Consequently, I would affirm the dismissal of the counterclaim on the Supreme Court authority of State v. Gallant, supra, reverse the dismissal of the cross-claim and third-party complaint against Amerada Hess, and remand for trial on the shared-compensation issue after a hearing on the unconscionability of the waiver clause in the lease.


[1] No party has argued that Forte is a proper or necessary party.

[2] In addition, Hess appealed to the Law Division from the Commissioners' report and demanded a jury trial. The DOT filed a cross-appeal.

[3] Title disputes can be tried before or after damages are determined. R. 4:73-2(b). Disputes as to allocation of the proceeds of an award are tried after the award has been paid. R. 4:73-9(b). Station's contention that it was entitled to a share of the award received by Hess would be subject to the allocation proceeding.

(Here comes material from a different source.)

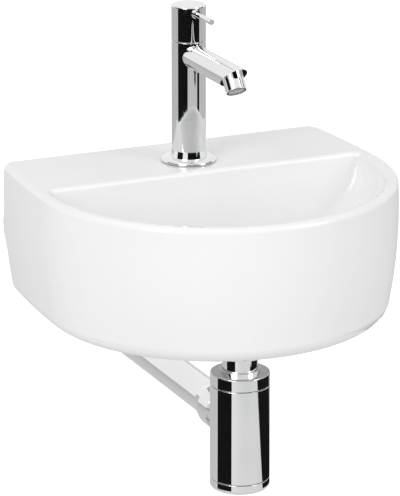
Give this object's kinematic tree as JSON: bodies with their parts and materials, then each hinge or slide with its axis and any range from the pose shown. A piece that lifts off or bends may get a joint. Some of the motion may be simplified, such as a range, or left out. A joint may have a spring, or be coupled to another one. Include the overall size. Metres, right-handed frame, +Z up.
{
  "type": "wall hung basin",
  "caption": "Small wall hung washbasin with a single pillar tap, an open grid waste and a bottle trap piped into the wall; the tap lever turns a quarter, the trap cup comes off",
  "frame": {"origin": "on the wall plane, midway between the two wall bolts", "axes": "+Y into the wall, +X to the right of someone who faces the wall, +Z up"},
  "size_m": [0.33, 0.385, 0.4212],
  "materials": {
    "glaze": "high gloss white glaze",
    "chrome": "polished",
    "brass": "machined",
    "steel": "zinc plated",
    "rubber": "matt black",
    "white_plastic": "moulded",
    "disc_ceramic": "lapped alumina"
  },
  "bodies": {
    "root": {"aerator_housing": "chrome", "aerator_insert": "white_plastic", "aerator_washer": "rubber", "basin": "glaze", "ceramic_disc_fixed": "disc_ceramic", "headwork_seal": "rubber", "outlet_nut": "chrome", "outlet_seal": "rubber", "shank_nut": "brass", "shank_rubber_washer": "rubber", "shank_steel_washer": "steel", "tap_base_flange": "chrome", "tap_base_gasket": "rubber", "tap_body": "chrome", "tap_headwork": "brass", "tap_shank": "brass", "tap_spout": "chrome", "trap_body": "chrome", "trap_cap": "chrome", "trap_cap_seal": "rubber", "trap_collar": "chrome", "trap_inlet_nut": "chrome", "trap_inlet_tube": "chrome", "trap_inlet_washer": "rubber", "wall_bolt_bushes": "white_plastic", "wall_bolt_nuts": "steel", "wall_bolt_washers": "steel", "wall_bolts": "steel", "wall_pipe": "chrome", "waste_bottom_gasket": "rubber", "waste_grid": "chrome", "waste_screw": "steel", "waste_tail": "chrome", "waste_top_gasket": "rubber"},
    "handle": {"tap_handle": "chrome", "tap_lever": "chrome", "tap_spindle": "brass", "ceramic_disc_moving": "disc_ceramic"},
    "cup": {"trap_cup": "chrome", "trap_cup_seal": "rubber"}
  },
  "joints": [
    {"name": "tap_turn", "type": "hinge", "parent": "root", "child": "handle", "pos_m": [0, -0.0625, 0.19], "axis": [0, 0, 1], "range_deg": [0, 90]},
    {"name": "cup_off", "type": "slide", "parent": "root", "child": "cup", "axis": [0, 0, -1], "range_m": [0, 0.03]}
  ]
}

[1] There are cogent arguments against this conclusion, and the time may have come for the Supreme Court to reanalyze this situation, especially as it relates to franchises terminated upon condemnation. In Westfield Centre Serv. v. Cities Serv. Oil Co., 86 N.J. 453 (1981), the Court apparently recognized that a franchise termination in accordance with the Franchise Practices Act is permissible, but noted the applicability of the federal Petroleum Marketing Practices Act. While I agree that the direct compensation route may well be precluded by present law, I would commend to the Supreme Court's attention the arguments raised by Professor Risinger in "Direct Damages: The Lost Key to Constitutional Just Compensation When Business Premises Are Condemned," 15 Seton Hall L.Rev. 483 (1985).